API Gateways offer a great many benefits in a Microservices environment. However, the use of these benefits must be considered in the context of the current technology landscape within the organisation. We must not only recognise the “end-game” benefits, but also the early-stage requirements and have identified a clear migration path from one to the other. Given this, I believe that the following factors should be carefully considered when evaluating an API Gateway product.
An API Gateway can provide an authentication layer for back-end services, ensuring that only authenticated requests are passed on to back-end APIs. This allows authentication capabilities to be expanded without needing to make changes to back-end APIs. It also saves having to reimplement authentication in each back-end service.
The API Gateway may inject appropriate authentication headers (e.g. username, id) when proxying requests to back-end API services, which may use this information when servicing requests.
The API Gateway should be capable of feature-parity integration with our current authentication models, and accommodate the necessary transitional steps as we move towards expanding our authentication framework.
As with authorisation, the benefits an API Gateway can provide for authorisation are in abstracting common complexity away from back-end services. Authorisation may be applied to any request attribute (e.g. time, location) but in most cases, will apply to “who” is making the request. In this case authentication is a requirement for providing authorisation.
The API Gateway may inject appropriate authorisation headers (e.g. role, group) when proxying requests to back-end API services, which may use this information when servicing requests.
In the near term, it is expected that applications will continue to manage authorisation internally, though may need to be updated to keep in-step with advances in the authentication framework.
Longer term, service-level authorisation might be implemented at the API Gateway level. In this arrangement access to broad features will be centrally manged, while more fine-grained, locally scoped, authorisation will be provided by individual services.
The API Gateway should support current authorisation mechanisms; some services may require modification to achieve this. The Gateway should support migration to a service-level authorisation model over time.

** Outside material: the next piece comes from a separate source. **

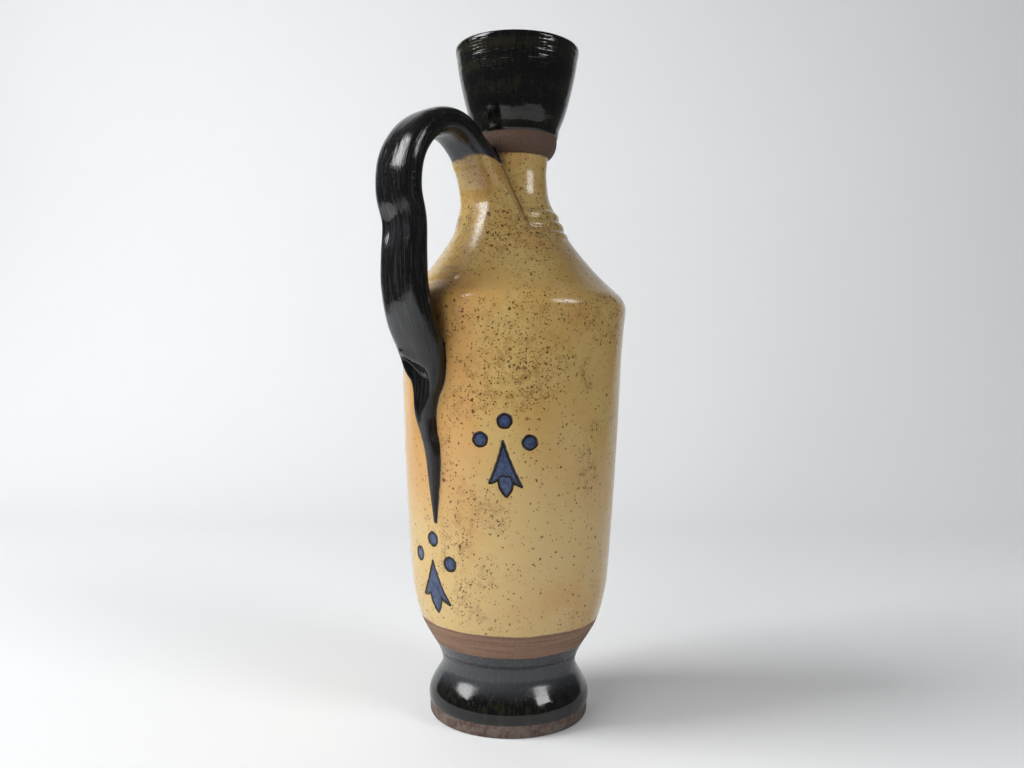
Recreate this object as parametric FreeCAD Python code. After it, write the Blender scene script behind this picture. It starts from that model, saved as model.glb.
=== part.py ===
import FreeCAD, Part
import math
import os

# Holy water jug, thrown and fired in one piece. Lengths are millimetres.
# The throwing axis is Z, the foot rests on Z = 0, the handle stands on the -X side.

# Heights up the foot and the body, then what stands on the ridge
waist_height = 24.0
root_height = 30.5
body_height = 50.0
ridge_height = 196.0
shoulder_rise = 66.0
neck_length = 6.0
collar_depth = 10.5
cup_depth = 41.5
neck_height = ridge_height + shoulder_rise
collar_height = neck_height + neck_length
cup_height = collar_height + collar_depth
jug_height = cup_height + cup_depth

# Radii of the turned form
foot_radius = 38.3
waist_radius = 32.3
root_radius = 33.4
body_radius = 44.8
ridge_radius = 54.6
neck_radius = 15.1
collar_radius = 19.6
cup_base_radius = 20.1
rim_radius = 29.7

# Clay thickness and the parts out of sight
wall = 5.0
lip_thickness = 3.0
floor_thickness = 10.0
throat_radius = 9.5
straight_height = 98.0

# How far a turned outline may lie off its true curve, in sight and inside
chord_gap = 0.2
inner_gap = 0.8

# Handle strap
strap_half_width = 12.6
strap_half_thickness = 6.1
finger_room = 6.0
arch_drop = 43.5

# Corners round a section of the strap and sections from one station to the next
section_corners = 20
section_parts = 2
no_ridge = (1, 0, 0, 0)

# Fingertip hollow in the fold at the strap's lower end
hollow_length = 26.0
hollow_width = 11.5
hollow_depth = 3.6
hollow_drop = 35.0
hollow_side = -0.5
hollow_lean = 5.0

# Throwing rings at the foot of the neck
ring_count = 3
ring_pitch = 4.5
ring_swell = 0.55
ring_start = 30.0

# Ermine spots pressed into the wall
spot_depth = 0.8
dot_radius = 3.4
dot_rise = 8.6
dot_drop = 8.4
dot_spread = 10.8
dot_lean = 4.0
tail_length = 24.4
tail_half_width = 8.0
spot_lean = 4.0
high_spot_angle = -138.0
high_spot_height = 112.3
low_spot_angle = -179.5
low_spot_height = 56.0


def point(radius, height):
    return FreeCAD.Vector(radius, 0, height)


def smooth(points, start=None, end=None):
    curve = Part.BSplineCurve()
    if start and end:
        curve.interpolate(Points=points, InitialTangent=start, FinalTangent=end)
    else:
        curve.interpolate(Points=points)
    return curve


def rounded(a, b, c):
    return Part.Arc(a, b, c)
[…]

Being positioned as a reverse proxy between clients and APIs, the API Gateway is in an excellent position to provide consistent logging across all service endpoints. This is not to say that back-end services do not need to log their behaviour — they should — but the API Gateway can provide a uniform, default logging capability for all.
To enable logs from multiple services to be analysed together, the API Gateway should provide a transaction id injected into the request headers, so downstream services can include it when logging their activities.

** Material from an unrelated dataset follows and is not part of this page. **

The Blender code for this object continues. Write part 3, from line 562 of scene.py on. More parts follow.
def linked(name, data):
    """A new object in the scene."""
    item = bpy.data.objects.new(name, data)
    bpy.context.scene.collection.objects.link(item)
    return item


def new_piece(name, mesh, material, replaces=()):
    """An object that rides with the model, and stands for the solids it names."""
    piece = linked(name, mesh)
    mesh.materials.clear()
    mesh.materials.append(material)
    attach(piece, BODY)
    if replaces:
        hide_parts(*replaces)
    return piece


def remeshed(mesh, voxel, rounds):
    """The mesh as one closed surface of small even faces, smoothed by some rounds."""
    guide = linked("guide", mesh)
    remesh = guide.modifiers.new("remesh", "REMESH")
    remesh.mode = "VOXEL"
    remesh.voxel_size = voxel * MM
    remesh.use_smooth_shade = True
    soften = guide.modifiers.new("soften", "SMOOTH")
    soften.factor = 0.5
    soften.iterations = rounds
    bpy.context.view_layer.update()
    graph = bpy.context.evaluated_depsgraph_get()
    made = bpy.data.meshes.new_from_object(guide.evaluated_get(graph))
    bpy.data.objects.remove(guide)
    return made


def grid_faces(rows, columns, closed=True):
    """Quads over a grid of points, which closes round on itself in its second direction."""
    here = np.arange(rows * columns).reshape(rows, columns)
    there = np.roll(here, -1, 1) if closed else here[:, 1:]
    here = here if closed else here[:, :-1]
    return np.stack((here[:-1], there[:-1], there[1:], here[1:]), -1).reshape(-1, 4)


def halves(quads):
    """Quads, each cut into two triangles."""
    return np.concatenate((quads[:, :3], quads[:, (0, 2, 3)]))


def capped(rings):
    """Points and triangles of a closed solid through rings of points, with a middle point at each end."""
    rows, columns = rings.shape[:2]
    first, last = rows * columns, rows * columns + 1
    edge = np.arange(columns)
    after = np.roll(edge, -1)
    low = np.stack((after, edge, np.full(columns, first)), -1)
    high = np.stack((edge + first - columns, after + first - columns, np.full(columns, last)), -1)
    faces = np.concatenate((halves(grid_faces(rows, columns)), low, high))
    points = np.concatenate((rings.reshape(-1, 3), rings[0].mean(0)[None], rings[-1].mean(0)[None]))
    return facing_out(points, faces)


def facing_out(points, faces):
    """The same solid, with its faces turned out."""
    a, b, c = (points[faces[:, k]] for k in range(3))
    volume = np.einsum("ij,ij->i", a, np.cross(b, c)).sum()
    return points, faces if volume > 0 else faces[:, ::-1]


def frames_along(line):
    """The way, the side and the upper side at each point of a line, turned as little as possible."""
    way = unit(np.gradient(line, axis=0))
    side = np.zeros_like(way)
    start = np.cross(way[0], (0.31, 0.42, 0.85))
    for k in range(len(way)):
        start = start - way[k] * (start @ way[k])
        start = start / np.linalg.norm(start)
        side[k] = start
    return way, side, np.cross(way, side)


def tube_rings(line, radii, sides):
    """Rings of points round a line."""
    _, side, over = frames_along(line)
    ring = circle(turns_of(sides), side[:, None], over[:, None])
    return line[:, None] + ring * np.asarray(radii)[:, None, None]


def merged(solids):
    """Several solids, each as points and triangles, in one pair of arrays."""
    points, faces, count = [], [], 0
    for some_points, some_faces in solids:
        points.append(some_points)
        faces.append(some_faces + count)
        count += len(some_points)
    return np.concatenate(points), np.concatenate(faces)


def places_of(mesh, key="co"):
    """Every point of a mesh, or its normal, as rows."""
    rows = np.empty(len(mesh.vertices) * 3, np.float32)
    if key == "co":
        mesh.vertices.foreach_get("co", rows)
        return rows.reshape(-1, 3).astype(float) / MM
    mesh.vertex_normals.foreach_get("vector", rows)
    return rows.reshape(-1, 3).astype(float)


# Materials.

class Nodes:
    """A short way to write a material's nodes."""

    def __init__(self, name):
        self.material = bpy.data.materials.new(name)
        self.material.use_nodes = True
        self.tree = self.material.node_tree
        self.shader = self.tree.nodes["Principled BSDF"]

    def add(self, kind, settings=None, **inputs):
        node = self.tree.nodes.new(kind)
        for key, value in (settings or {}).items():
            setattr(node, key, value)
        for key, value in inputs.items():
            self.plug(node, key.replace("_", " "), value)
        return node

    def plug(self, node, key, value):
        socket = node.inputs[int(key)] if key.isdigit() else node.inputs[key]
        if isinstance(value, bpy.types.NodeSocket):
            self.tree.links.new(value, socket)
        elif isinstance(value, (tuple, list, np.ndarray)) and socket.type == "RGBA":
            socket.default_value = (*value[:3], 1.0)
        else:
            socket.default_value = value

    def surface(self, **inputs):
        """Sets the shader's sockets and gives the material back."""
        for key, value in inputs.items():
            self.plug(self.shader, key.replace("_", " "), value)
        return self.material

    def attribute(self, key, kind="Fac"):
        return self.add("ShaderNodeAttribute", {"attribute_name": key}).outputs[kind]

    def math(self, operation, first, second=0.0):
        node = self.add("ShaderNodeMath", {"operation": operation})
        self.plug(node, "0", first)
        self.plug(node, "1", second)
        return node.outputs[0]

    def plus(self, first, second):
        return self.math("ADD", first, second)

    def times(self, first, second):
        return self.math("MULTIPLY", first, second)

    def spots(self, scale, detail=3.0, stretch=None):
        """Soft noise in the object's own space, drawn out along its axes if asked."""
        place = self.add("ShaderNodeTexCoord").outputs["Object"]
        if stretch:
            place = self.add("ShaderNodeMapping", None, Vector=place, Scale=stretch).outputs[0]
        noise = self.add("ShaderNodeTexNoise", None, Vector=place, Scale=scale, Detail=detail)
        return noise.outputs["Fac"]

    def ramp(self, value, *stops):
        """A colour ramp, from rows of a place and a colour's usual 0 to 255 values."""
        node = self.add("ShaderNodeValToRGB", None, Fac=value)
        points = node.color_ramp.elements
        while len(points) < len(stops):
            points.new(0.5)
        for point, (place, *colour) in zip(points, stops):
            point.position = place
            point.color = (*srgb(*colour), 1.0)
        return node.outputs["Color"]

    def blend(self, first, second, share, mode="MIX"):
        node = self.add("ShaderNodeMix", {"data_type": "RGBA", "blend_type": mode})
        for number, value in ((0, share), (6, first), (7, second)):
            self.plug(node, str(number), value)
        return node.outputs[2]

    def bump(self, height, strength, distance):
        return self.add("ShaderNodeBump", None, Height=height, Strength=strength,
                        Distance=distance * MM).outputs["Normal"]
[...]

As with logging, an API Gateway would be well positioned to provided uniform, default monitoring across all services. Again, back-end services should provide appropriate monitoring for themselves, in addition to the high-level monitoring provided by an API Gateway.
The API Gateway should integrate with a comprehensive monitoring solution to track request/response times and service availability.
Monitoring at the Gateway level introduces the possibility of auto-scaling back-end services in response to use. In which, monitoring may detect unusually high service activity and start additional process to meet demand and improve service reliability. Inversely, monitoring may reduce the number of active process at quieter times, which may incur a cost saving of pay-per-use infrastructure.
An API Gateway would not be expected to provide auto-scaling, but should integrate well with services which provide this capability.
As a reverse proxy an API Gateway would be well positioned to support a sophisticated resource caching strategy.
An API Gateway should be able to inject the necessary headers for configuring client-side asset caching. It should also be expected to provide reasonable caching behaviour on the server, though for more sophisticated cache profiles a separate product would likely be required.
Related to authentication and authorisation, rate-limiting restricts access to APIs by permitting only a certain number of requests within a set time frame (e.g. 1000 requests per hour). This helps to reduce load on services and to prevent miss-use.
It may be desireable to rate-limit 3rd party access to APIs, which opens up the possibility of paid-for access to higher rate-limits as a revenue stream.
Payload transformation is the capability to modify request and response payloads on the fly. This capability is an integral component of many of the above requirements. It is critical that an API Gateway should permit highly bespoke payload transformations.
As the public interface to services, the API Gateway is a critical infrastructure component, and must support being run in a high-availability architecture. It should support load balancing, shared state and ideally auto-scaling. As a reverse-proxy, the Gateway should provide a meaningful response to clients when back-end services are unavailable.
As services grow and develop in response to business needs it may become necessary to make breaking changes across versions, refactor functionality or to decommission old service and replace them anew. This process of lifecycle management is greatly eased by an API Gateway abstracting the public interface of a service from internal mechanisms.
With a single monolithic application, updates in the part require deploying the whole. Feature deprecation is challenging. Publicly versioning a monolitic API is difficult. Enhancements are mostly achieved by making changes in the codebase and you may be firmly wedded to environments (e.g. development, QA, production) for the whole service stack.
Moving to a microservices model will allow more intelligent decisions to be made about how to manage the service lifecycle. It will be possible to publicly provide multiple versions of an API, allowing greater flexibility in early life testing of new features and end-of life support for old. When planning new feature developments, it will be possible to make non-breaking changes within a version, breaking changes across a version and introduce new capability in an entirely new service. All of this allows the scope to design more appropriate solutions to problems.